Buddha died lying on his right side, like this. You just practice taking and sending as you go to sleep. Breathing in suffering of others, breathing out everything that you value and cherish and enjoy. And as your mind becomes quiet, then you just rest in open awareness. And if you can go to sleep that way, and if you can die that way, very good.
During the three-year retreat my ex-wife asked Bokar Rinpoche, who was Kalu Rinpoche’s successor, what to do when you die. We were given about fifteen different instructions about what to do when you die including phowa and things like that. But Bokar Rinpoche said, “This is the most important one.” This one. Forget about all the other stuff. Do this one. Specifically the taking and sending.
While the main point is to practice these forces single-mindedly, the accompanying actions are also important. Physically, one should sit in the seven-point posture, or if unable to do that…
If you can die sitting up, it’s supposed to be better. But it’s not essential. Buddha wasn’t sitting up when he died.
Now, you have this odd paragraph at the top of page 27. [Top of p. 29, 2005 ed.The Great Path of Awakening] And you know what is this?

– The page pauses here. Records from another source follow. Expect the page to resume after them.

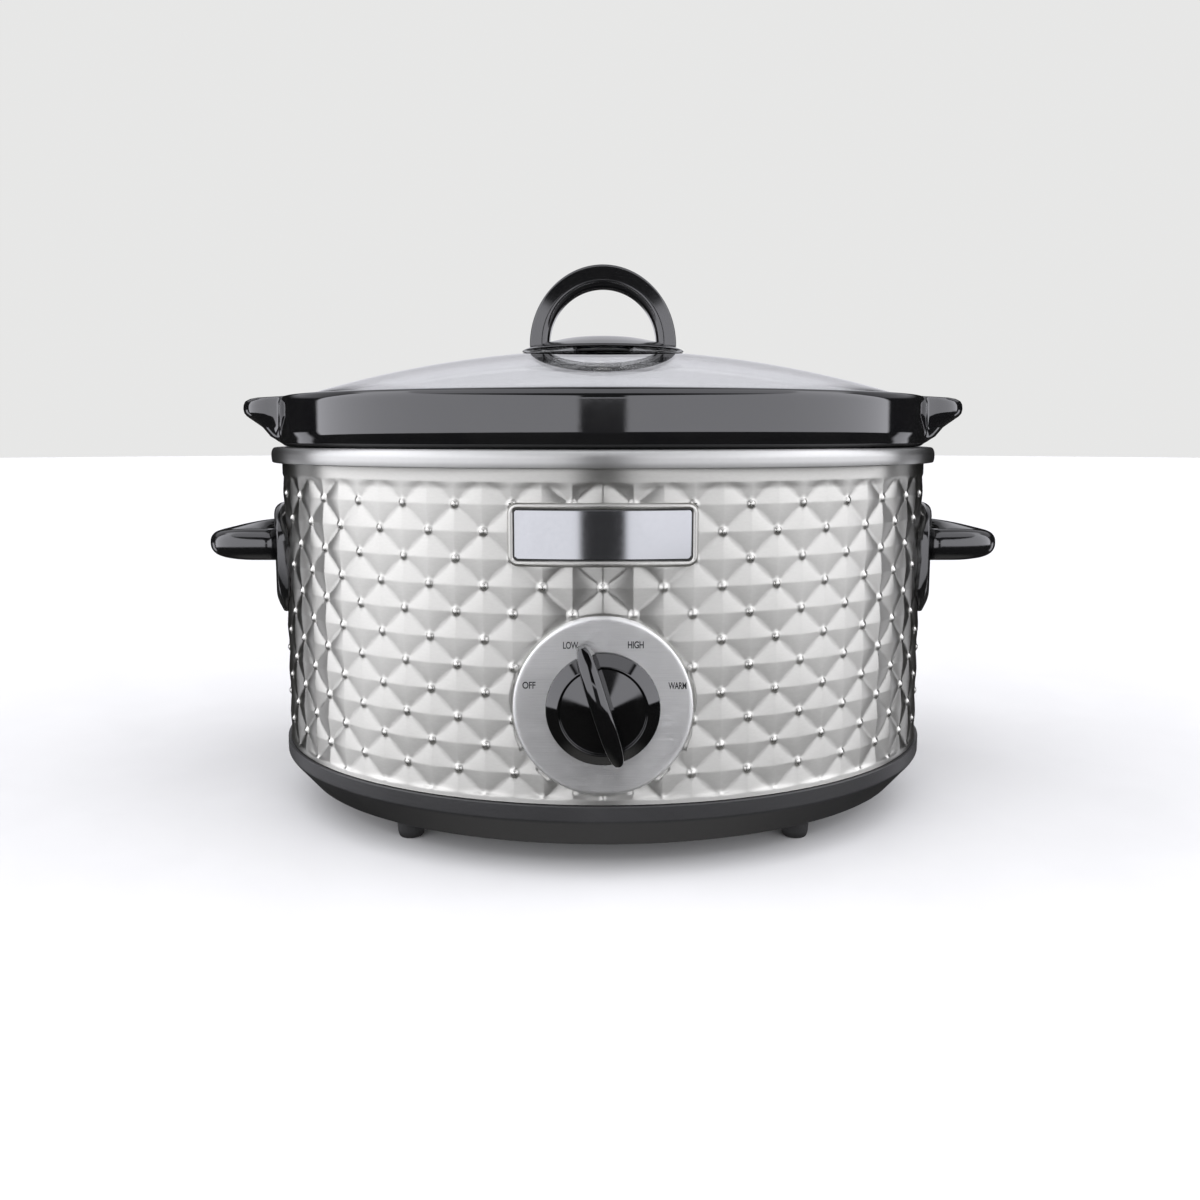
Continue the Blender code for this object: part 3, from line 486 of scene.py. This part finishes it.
def sheet_faces(s, z, x, front):
    """Two triangles to each patch, split along the pyramids' edges; the two holes stay open."""
    columns, levels = s.shape
    i, j = np.meshgrid(np.arange(columns - 1), np.arange(levels - 1), indexing="ij")
    a, b = i * levels + j, (i + 1) * levels + j
    u, w = (s[:-1, :-1] + s[1:, 1:]) / PITCH, ((z[:-1, :-1] + z[1:, 1:]) / 2 - BUMP_ROW_Z) / ROW
    same = (np.floor(u) + np.floor(w)) % 2 < 0.5
    rising = np.stack([np.stack([a, b, b + 1], -1), np.stack([a, b + 1, a + 1], -1)], -2)
    falling = np.stack([np.stack([a, b, a + 1], -1), np.stack([b, b + 1, a + 1], -1)], -2)
    faces = np.where(same[..., None, None], rising, falling)
    mid_x, mid_z = (x[:-1, :-1] + x[1:, 1:]) / 2, (z[:-1, :-1] + z[1:, 1:]) / 2
    at_front = front[:-1, :-1]
    cut = at_front & (np.hypot(mid_x, mid_z - DIAL_Z) < DIAL_R - 0.0030)
    cut |= ~at_front & (np.hypot(mid_x, mid_z - GLAND_Z) < GLAND_HOLE)
    return faces[~cut].reshape(-1, 3).tolist()


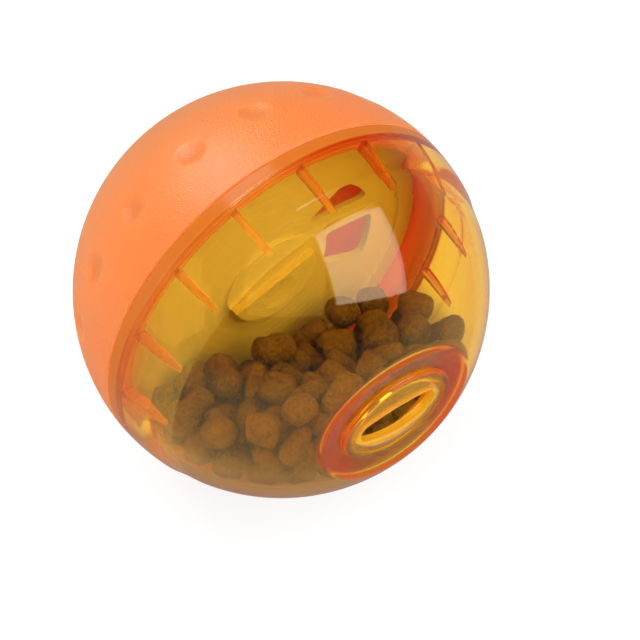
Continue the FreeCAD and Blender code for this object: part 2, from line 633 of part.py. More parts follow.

An instruction for death that employs a salve states: Apply to the crown of the head an ointment compounded of wild honey, ash from burning unspoiled seashells, and filings from an iron magnet.
Okay?
Student: What are unspoiled seashells?
Ken: Well, unspoiled means they weren’t broken; they’re perfect in form.
Student: Oh, I see.
Ken: Now, what’s going on here? Well, this is known as the Brahminical aperture, right at the top of the head, I think it’s the fontanelle? Is that the name in English? And when you are doing phowa…[podcast ends].